Eliza Sanders is the virtuoso maestro of performance versatility. She is a fun maker of work with no holds barred. She will take clothes off. She will put clothes on. She will dance. She is a contortionist. She will stand on her head and talk to us. She will sing story songs and recite poetry, both of which are crammed with an overabundance of words, word play, niceties, not-niceties, images, pop-jazz-folk-rock lyrics and appropriations, and slice-of-life mayhem. She will gender-fleck (I don’t know what that means, but I like the sound of it) and queer-orise (I made that up because it resonates with theorise). She will hybridise herself as an Aussie-Jewish-New York-erite of highy mobile and mercurial intelligence and sharp witticisms and observations. She will transform a clothesline into an oversized Joseph’s Technicoloured Dreamcoat spider’s web for an alien monster. She will bark furiously like a dog straining on its lead. She will throw herself around with wild abandon. She will charm and smile as she projects verbal barbs and clevernesses that evoke laughter because of the way she delivers them but whose content is really not that funny. She will wonder if God is in the present vicinity and hope that if he is in hiding he might come out, particularly if he’s in a closet. She will prance, preen, high kick, tumble, roll, splat, exhaust herself, run out of breath audibly and ultimately pull out every dance move and intricate high speed gestural hand and arm movement that she can think of. This is for us, but it is of her.  It is the artful histrionics of solo display. It is a platform for a big talent, a boundless imagination and an energy of force and confidence. She will genre-defy. Clearly a dancer – and to this shrine she bows with mandatory pure dance moments redolent with hinted-at meaning and physico-emotive fluidity that are respectfully choreographed to gentle piano music – but with so many other performative layers added that this first language of her training and background becomes swamped. There is so much to take in that it is hard to summarise or absorb critically. 

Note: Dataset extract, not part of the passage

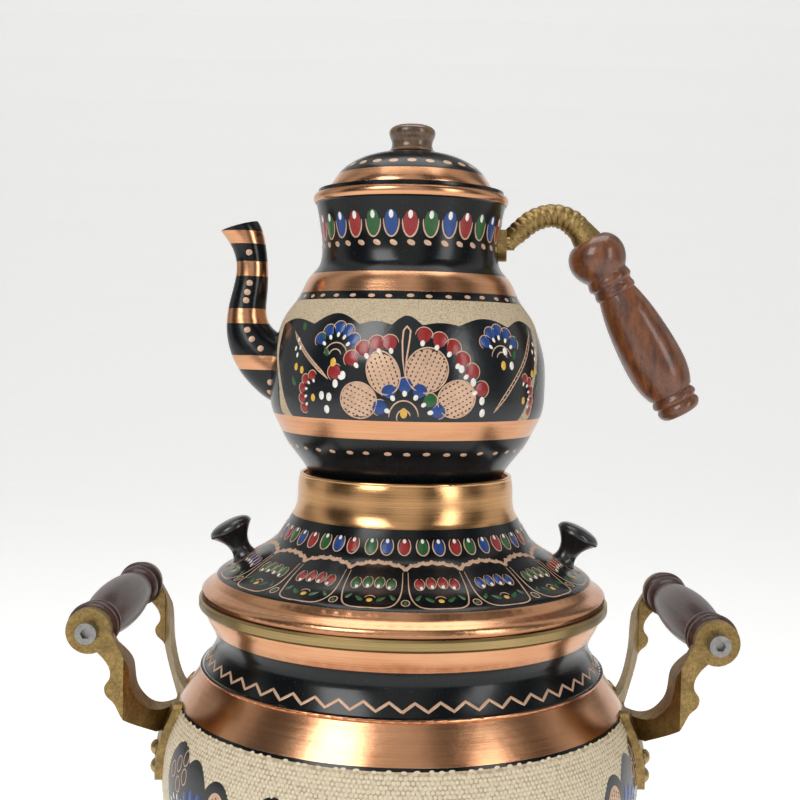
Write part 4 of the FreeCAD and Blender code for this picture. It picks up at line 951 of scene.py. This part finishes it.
COPPER_BRUSHED = brushed("brushed copper", (0.70, 0.34, 0.18), (0.38, 0.16, 0.08), 0.24)
COLLAR_COPPER = brushed("burnished collar copper", (0.84, 0.49, 0.23), (0.50, 0.25, 0.10), 0.17)
BRASS_TURNED = brushed("turned brass", (0.47, 0.345, 0.155), (0.27, 0.19, 0.08), 0.28, depth=0.02)
BRASS_CAST = cast("cast brass", (0.48, 0.335, 0.125), (0.17, 0.11, 0.045))
STEEL = brushed("steel", (0.40, 0.39, 0.37), (0.18, 0.175, 0.17), 0.36, scale=(400, 400, 400),
                depth=0.02)
IRON = cast("cast iron", (0.10, 0.095, 0.09), (0.03, 0.028, 0.026), rough=0.65)
print("metals ready")

# %% Wood and resin


def wood(name, light, dark, axis_scale, coat, rough):
    """Turned wood: rings of noise drawn out along the piece, with short dark pores."""
    finish = Finish(name, rough=rough, Coat_Weight=coat, Coat_Roughness=0.12)
    grain = finish.noise(axis_scale, detail=6, rough=0.65)
    pores = finish.noise(tuple(4.0 * v for v in axis_scale), detail=2)
    tone = finish.noise(tuple(0.25 * v for v in axis_scale), detail=2)
    colour = finish.mix(finish.ramp(grain, ((0.35, 0), (0.68, 1))), dark, light)
    colour = finish.mix(finish.ramp(tone, ((0.4, 0), (0.7, 0.45))), colour, dark)
    pore = finish.ramp(pores, ((0.60, 0), (0.68, 0.8)))
    finish.set("Base Color", finish.mix(pore, colour, tuple(0.35 * v for v in dark)))
    finish.bump(finish.math("SUBTRACT", grain, pore), 0.08)
    return finish.material


WOOD_SIDE = wood("dark turned wood", (0.085, 0.030, 0.022), (0.022, 0.008, 0.007), (320, 26, 320),
                 coat=0.25, rough=0.46)
WOOD_GRIP = wood("varnished turned wood", (0.255, 0.080, 0.020), (0.060, 0.016, 0.006), (240, 240, 60),
                 coat=0.5, rough=0.38)
WOOD_KNOB = wood("varnished knob wood", (0.19, 0.10, 0.035), (0.055, 0.025, 0.010), (300, 300, 60),
                 coat=0.6, rough=0.32)
resin = Finish("black resin", (0.012, 0.012, 0.013), rough=0.3, Coat_Weight=0.4, Coat_Roughness=0.1)
resin.bump(resin.noise((180, 180, 180), detail=3), 0.05)
RESIN = resin.material
print("wood and resin ready")

# %% Dress the CAD nodes
by_slot = {"copper": COPPER_BRUSHED, "turned_brass": BRASS_TURNED, "cast_brass": BRASS_CAST, "steel": STEEL,
           "iron": IRON, "dark_wood": WOOD_SIDE, "warm_wood": WOOD_GRIP, "bakelite": RESIN,
           "copper_rivet": BRASS_TURNED, "copper_enamel": COPPER_BRUSHED}
dress["cover_collar"] = COLLAR_COPPER
dress["lid_knob"] = WOOD_KNOB
for part in frame["record"]["subparts"]:
    mesh = nodes[part["node"]].data
    mesh.materials.clear()
    mesh.materials.append(dress.get(part["node"], by_slot[part["material_slot"]]))

# %% Paint colours


def paint(name, colour, rough=0.24, metal=0.0):
    """Hand-laid enamel: the colour darkens in soft patches, and the surface is slightly uneven."""
    finish = Finish(name, metal=metal, rough=rough)
    patches = finish.noise((420, 420, 420), detail=4)
    shade = tuple(0.45 * v for v in colour)
    mottle = finish.ramp(patches, ((0.42, 0), (0.72, 0.35)))
    finish.set("Base Color", finish.mix(mottle, colour, shade))
    finish.bump(patches, 0.06)
    return finish.material


paints = {"red": paint("red enamel", (0.28, 0.020, 0.020)),
          "green": paint("green enamel", (0.020, 0.10, 0.028)),
          "blue": paint("blue enamel", (0.014, 0.055, 0.22)),
          "white": paint("white enamel", (0.80, 0.78, 0.72)),
          "yellow": paint("yellow enamel", (0.72, 0.42, 0.05)),
          "ink": paint("dark scratches", (0.03, 0.02, 0.015)),
          "black": paint("black enamel", (0.006, 0.008, 0.010), rough=0.20),
          "engraved": paint("engraved copper", (0.62, 0.40, 0.27), rough=0.42, metal=0.25),
          "pink": paint("engraved ticks", (0.56, 0.35, 0.25), rough=0.45, metal=0.2),
          "cream": paint("cream scales", (0.70, 0.62, 0.46), rough=0.5)}
for (kind, rides), parts in sorted(paint_store.items()):
    points = np.concatenate([p for p, _ in parts])
    starts = np.cumsum([0] + [len(p) for p, _ in parts[:-1]])
    faces = np.concatenate([f + start for (_, f), start in zip(parts, starts)])
    thing = piece(rides + "_" + kind.replace(" ", "_"), points, faces, paints[kind.split()[0]], rides)
    print(thing.name, "faces:", len(faces))
rope = piece("bracket_rope", rope_points, rope_faces, BRASS_CAST, "teapot")

# %% [markdown]
# ## Floor, light and camera
# A pale floor that bends up far behind, large soft lights and a camera level with the object's upper half.
# Copper shows what it mirrors, so the lights are broad strips and the world has light and dark stripes.

# %% Floor
floor_x = np.linspace(-4, 4, 9)
bend = np.linspace(0, 1, 41)
floor_y = np.where(bend < 0.5, -3 + 10 * bend, 2 + 3.0 * np.sin(np.pi * (bend - 0.5)))
floor_z = np.where(bend < 0.5, 0, 3.0 * (1 - np.cos(np.pi * (bend - 0.5))))
floor_points = np.stack([floor_x[None] + 0 * floor_y[:, None], floor_y[:, None] + 0 * floor_x[None],
                         floor_z[:, None] + 0 * floor_x[None]], -1).reshape(-1, 3)
white_floor = Finish("pale floor", (0.88, 0.88, 0.88), rough=0.8, Emission_Strength=0.42)
white_floor.set("Emission Color", (1, 1, 1, 1))
mesh = bpy.data.meshes.new("floor")
mesh.from_pydata(floor_points.tolist(), [], [tuple(int(i) for i in f) for f in grid_faces(41, 9)])
mesh.materials.append(white_floor.material)
floor = bpy.data.objects.new("floor", mesh)
bpy.context.collection.objects.link(floor)
print("floor top at z =", float(floor_points[0, 2]))

# %% Lights
world = bpy.data.worlds.new("soft studio")
world.use_nodes = True
room = world.node_tree
room.nodes["Background"].inputs[1].default_value = 0.62
bpy.context.scene.world = world
bpy.context.scene.view_settings.view_transform = "Standard"


def room_node(kind, *values, **settings):
    """A node of the world's tree with its first inputs filled or linked."""
    node = room.nodes.new(kind)
    for key, value in settings.items():
        setattr(node, key, value)
    for i, value in enumerate(values):
        if isinstance(value, bpy.types.NodeSocket):
            room.links.new(value, node.inputs[i])
        else:
            node.inputs[i].default_value = value
    return node.outputs[0]


# Upright strips all round: 0.5 + 0.5 sin(5 a) sin(2 a + 1), with a the angle round the room.
way = room.nodes.new("ShaderNodeSeparateXYZ")
room.links.new(room_node("ShaderNodeTexCoord"), way.inputs[0])
around = room_node("ShaderNodeMath", way.outputs[1], way.outputs[0], operation="ARCTAN2")
quick = room_node("ShaderNodeMath", room_node("ShaderNodeMath", around, 5.0, operation="MULTIPLY"),
                  operation="SINE")
slow = room_node("ShaderNodeMath", room_node("ShaderNodeMath", around, 2.0, 1.0, operation="MULTIPLY_ADD"),
                 operation="SINE")
strips = room_node("ShaderNodeMath", room_node("ShaderNodeMath", quick, slow, operation="MULTIPLY"), 0.5, 0.5,
                   operation="MULTIPLY_ADD")
tones = room.nodes.new("ShaderNodeValToRGB")
tones.color_ramp.elements[0].position = 0.25
tones.color_ramp.elements[0].color = (0.10, 0.095, 0.09, 1)
tones.color_ramp.elements[1].position = 0.75
tones.color_ramp.elements[1].color = (1.0, 0.99, 0.96, 1)
room.links.new(strips, tones.inputs[0])
room.links.new(tones.outputs[0], room.nodes["Background"].inputs[0])


def strip(name, place, aim, size, power):
    """A soft rectangular light at a place, facing a point."""
    data = bpy.data.lights.new(name, "AREA")
    data.shape = "RECTANGLE"
    data.size, data.size_y = size
    data.energy = power
    lamp = bpy.data.objects.new(name, data)
    lamp.location = place
    lamp.rotation_euler = (Vector(aim) - Vector(place)).to_track_quat("-Z", "Y").to_euler()
    bpy.context.collection.objects.link(lamp)


strip("key", (-1.1, -1.5, 1.5), (0, 0, 0.35), (0.9, 1.2), 20)
strip("fill", (1.4, -1.3, 0.9), (0, 0, 0.35), (0.5, 1.4), 9)
strip("top", (0.0, 0.2, 1.9), (0, 0, 0.4), (1.4, 1.0), 11)

# %% Camera
CAMERA_PLACE = (-0.0035, -0.600, 0.4083)
LOOK_DOWN = 2.6
ROLL = 1.15
glass = bpy.data.cameras.new("camera")
glass.lens = 54
glass.sensor_width = 36
camera = bpy.data.objects.new("camera", glass)
tilt = Matrix.Rotation(math.radians(90 - LOOK_DOWN), 4, "X") @ Matrix.Rotation(math.radians(ROLL), 4, "Z")
camera.matrix_world = Matrix.Translation(CAMERA_PLACE) @ tilt
bpy.context.collection.objects.link(camera)
bpy.context.scene.camera = camera
print("camera distance:", round(camera.location.length, 3))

This is the second time I’ve seen this solo, the first being in one of the studios at Toi Whakaari Drama School. It is interesting seeing it in a ‘theatre’. I’m not sure how effective the transfer is or how well this piece sits in the slightly more formal setting of BATS to an audience that mixes friends and colleagues with general public. There was an intensity of effort in Eliza’s more public circumstance that was missing in the slightly less pressured environment of a school.

I also found myself wondering more about the link between movement and language. Language, even when it’s poetic, absurd or illogical in its juxtapositions and associations, carries a literalness of meaning in each word unit that can’t be removed. When married to intricate movement there is an implied connection of understanding between the word and its associated gesture. The result is pantomimed language. Except the abstracted dance gestures, which don’t go all the way into the literalness of pure mime, thereby remain meaningless. Although the meanings of the spoken words or phrases are infused into the accompanying choreography, this only highlights movement’s inability to communicate even more, given the addition of outside verbal assistance. I’ve seen this device used often in dance. Lloyd Newson, the director of UK’s DV8, does it frequently and is a master of this word-movement marriage style of work. I am often left wondering if the movement is extraneous or if it’s drawing greater attention to the verbal content and its delivery? Similarly, I wonder if the words help us view the movement in a uniquely different way. Sometimes it simply looks like a case of ‘look what I can do’. I have no answers, but I enjoy having work like this raise these questions.

A stand-out aspect for me, outside the stream-of-consciousness barrage, is the clarity and interest of the various visual images that Eliza creates. I find these more memorable and easier to retain than the numerous thematic threads that make up the complex word and poetry-driven dimension of the work. Many of these visual images are formed by a cleverly constructed mass of multicoloured cloth that morphs and changes in size and function in surprising ways. The giant cobweb I’ve already mentioned. I really enjoy its transformation into a ballroom dance partner where it becomes a kind of Jungian shadow-other through its attachment to Eliza’s heels, just like real shadows do. My thoughts shoot off in a crazy lateral direction here. I see a human dancing with a placenta-like double, its first soul-mate in the womb. An umbilical association is evoked by the thread-like stretching of the material along the ground to which she remains attached. The German philosopher, Peter Sloterdijk, has made much of this first embryonic relationship between child and placenta, theorising that our desire for close companionship in life is a way to re-establish this deep-seated first intimacy. My appreciation for Sloterdijk and his speculations are evoked in this kinetic moment of engagement with Eliza and her cloth double, giving testimony to the power and purpose of theatre art, and to the work of this young deep-thinking artist.

I have to say, however, I really don’t know what the game is that Eliza is setting up with her audience. The work involves direct address. She talks to us and at us all the way through. She makes us complicit but the ever-changing verbosity and musical-style singing mode keep us out. Audience members respond readily to the more obvious provocations, witticisms, sexual references/innuendos and popular song references, almost from relief, but between these moments I, for one, find myself dislocated and distanced. There is the over-the-top facade of entertainment, but this work is ugly and aggressive. Towards the end, we are seemingly invited to respond to a question regarding an odd-one-out pattern of three. Our lack of ability to reply produces dejection and Eliza immediately cocoons herself in fabric before disappearing into darkness through the seated cocoon of us. Comfort, connection, loneliness, desertion, plaintive, abusive, confrontational, messed up, unfixed. Nice frequently, and bitter too. Castles has a quality of personal buried under camouflage. It is sweet, laced heavily with sour.